§ DATA IN THIS EXERCISE
** start **

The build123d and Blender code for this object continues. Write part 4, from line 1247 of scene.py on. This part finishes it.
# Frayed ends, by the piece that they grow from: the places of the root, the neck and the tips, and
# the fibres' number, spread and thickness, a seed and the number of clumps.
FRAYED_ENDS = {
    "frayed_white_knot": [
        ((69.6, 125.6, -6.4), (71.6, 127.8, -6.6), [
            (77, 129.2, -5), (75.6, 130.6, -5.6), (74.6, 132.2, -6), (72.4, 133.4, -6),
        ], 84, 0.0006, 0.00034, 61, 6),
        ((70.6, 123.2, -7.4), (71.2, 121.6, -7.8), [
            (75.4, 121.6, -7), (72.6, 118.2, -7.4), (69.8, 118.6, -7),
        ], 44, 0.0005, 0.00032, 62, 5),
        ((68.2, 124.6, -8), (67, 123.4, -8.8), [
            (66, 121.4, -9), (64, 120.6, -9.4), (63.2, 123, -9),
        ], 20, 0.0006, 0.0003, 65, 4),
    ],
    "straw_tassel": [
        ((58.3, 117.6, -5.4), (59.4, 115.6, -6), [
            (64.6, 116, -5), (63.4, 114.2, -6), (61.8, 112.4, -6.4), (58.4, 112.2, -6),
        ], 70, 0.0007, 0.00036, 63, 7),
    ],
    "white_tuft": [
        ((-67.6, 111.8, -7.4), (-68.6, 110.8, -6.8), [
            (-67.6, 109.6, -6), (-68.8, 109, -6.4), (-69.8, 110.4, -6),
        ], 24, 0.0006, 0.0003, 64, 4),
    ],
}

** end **
** start **

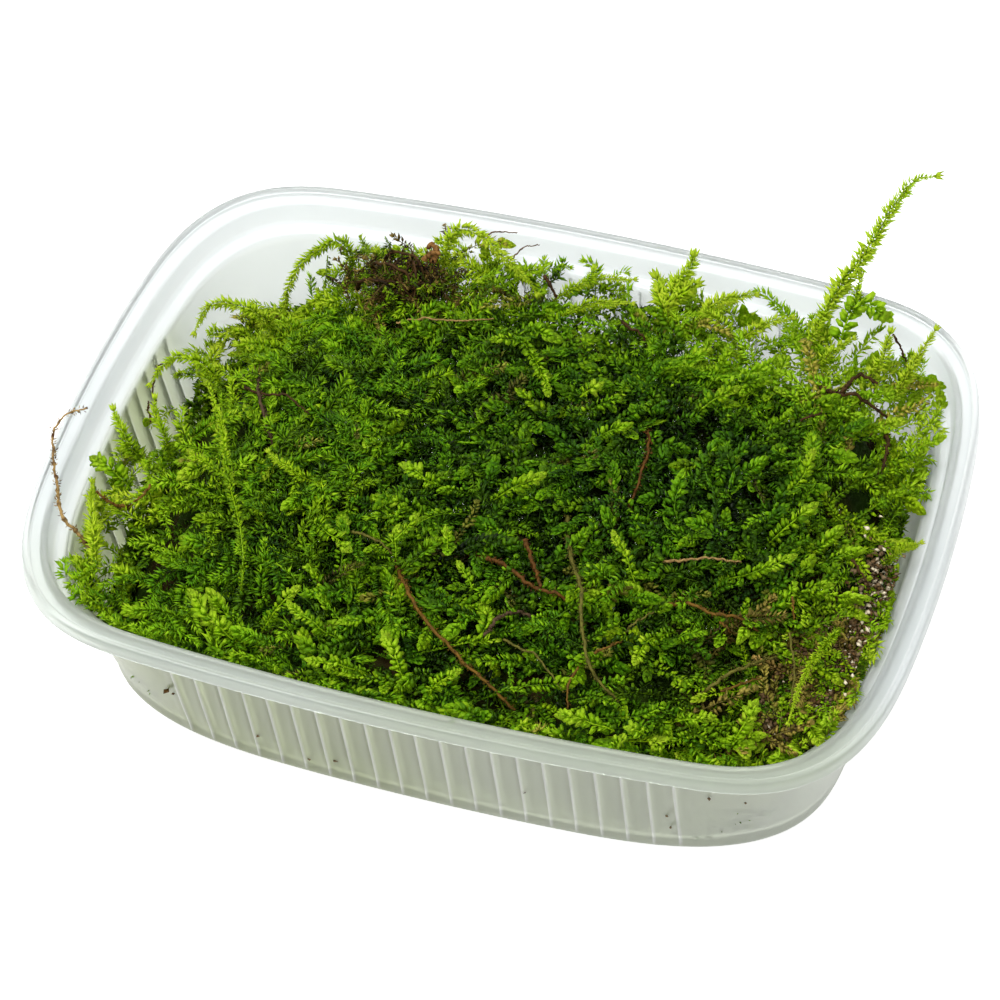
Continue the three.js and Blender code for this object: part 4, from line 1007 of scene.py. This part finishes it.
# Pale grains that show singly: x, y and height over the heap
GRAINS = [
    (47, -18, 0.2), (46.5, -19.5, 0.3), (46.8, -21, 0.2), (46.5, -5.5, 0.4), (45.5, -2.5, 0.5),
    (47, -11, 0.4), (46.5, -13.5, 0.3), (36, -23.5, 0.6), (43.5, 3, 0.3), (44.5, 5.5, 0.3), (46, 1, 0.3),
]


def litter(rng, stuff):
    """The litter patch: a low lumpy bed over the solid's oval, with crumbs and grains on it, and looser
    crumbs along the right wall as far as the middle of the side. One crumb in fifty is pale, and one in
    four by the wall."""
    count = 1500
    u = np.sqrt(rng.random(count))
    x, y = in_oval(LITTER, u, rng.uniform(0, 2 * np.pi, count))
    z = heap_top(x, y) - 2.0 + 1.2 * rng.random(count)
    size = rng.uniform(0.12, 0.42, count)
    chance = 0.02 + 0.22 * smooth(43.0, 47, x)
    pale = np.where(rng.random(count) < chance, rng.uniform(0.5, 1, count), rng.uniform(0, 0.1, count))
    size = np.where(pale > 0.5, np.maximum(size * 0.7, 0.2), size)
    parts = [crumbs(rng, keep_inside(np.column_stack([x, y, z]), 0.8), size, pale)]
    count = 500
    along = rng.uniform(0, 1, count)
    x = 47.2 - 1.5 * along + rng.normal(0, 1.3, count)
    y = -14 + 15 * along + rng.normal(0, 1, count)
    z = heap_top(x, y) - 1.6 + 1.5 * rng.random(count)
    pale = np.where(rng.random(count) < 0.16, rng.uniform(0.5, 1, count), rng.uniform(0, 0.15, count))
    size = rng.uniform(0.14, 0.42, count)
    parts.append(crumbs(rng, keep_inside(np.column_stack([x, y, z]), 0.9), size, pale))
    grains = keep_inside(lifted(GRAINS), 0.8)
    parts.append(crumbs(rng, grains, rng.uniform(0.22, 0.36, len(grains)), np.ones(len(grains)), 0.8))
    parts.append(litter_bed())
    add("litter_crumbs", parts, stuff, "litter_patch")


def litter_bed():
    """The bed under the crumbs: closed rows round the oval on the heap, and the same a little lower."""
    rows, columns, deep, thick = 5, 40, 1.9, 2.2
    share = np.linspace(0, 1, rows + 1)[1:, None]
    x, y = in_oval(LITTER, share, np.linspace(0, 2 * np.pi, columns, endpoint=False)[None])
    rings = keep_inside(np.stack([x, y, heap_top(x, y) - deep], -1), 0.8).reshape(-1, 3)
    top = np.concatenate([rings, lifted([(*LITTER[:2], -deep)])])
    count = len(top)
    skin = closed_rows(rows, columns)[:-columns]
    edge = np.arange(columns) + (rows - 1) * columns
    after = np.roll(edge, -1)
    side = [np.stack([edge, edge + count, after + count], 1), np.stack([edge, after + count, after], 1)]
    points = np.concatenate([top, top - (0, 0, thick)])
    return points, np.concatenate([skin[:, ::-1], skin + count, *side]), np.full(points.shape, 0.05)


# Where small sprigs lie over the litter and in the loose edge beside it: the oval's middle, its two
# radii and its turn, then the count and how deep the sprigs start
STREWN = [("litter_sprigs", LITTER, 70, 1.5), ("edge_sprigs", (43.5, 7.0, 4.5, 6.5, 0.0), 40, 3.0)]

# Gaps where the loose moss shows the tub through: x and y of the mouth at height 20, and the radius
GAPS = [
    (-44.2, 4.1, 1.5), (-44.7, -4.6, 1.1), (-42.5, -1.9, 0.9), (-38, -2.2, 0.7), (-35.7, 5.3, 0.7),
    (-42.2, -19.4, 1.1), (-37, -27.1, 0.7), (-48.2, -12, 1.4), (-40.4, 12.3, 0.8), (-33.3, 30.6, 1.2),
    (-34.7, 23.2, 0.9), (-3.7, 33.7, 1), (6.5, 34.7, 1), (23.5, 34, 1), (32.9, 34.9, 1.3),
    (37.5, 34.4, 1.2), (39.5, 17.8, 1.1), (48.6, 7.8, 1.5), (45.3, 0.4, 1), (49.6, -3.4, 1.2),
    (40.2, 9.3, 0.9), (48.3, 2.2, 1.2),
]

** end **

§ WRITTEN TASK
Locate each line with the word "object" and copy it.

§ SOLUTION
The build123d and Blender code for this object continues. Write part 4, from line 1247 of scene.py on. This part finishes it.
Continue the three.js and Blender code for this object: part 4, from line 1007 of scene.py. This part finishes it.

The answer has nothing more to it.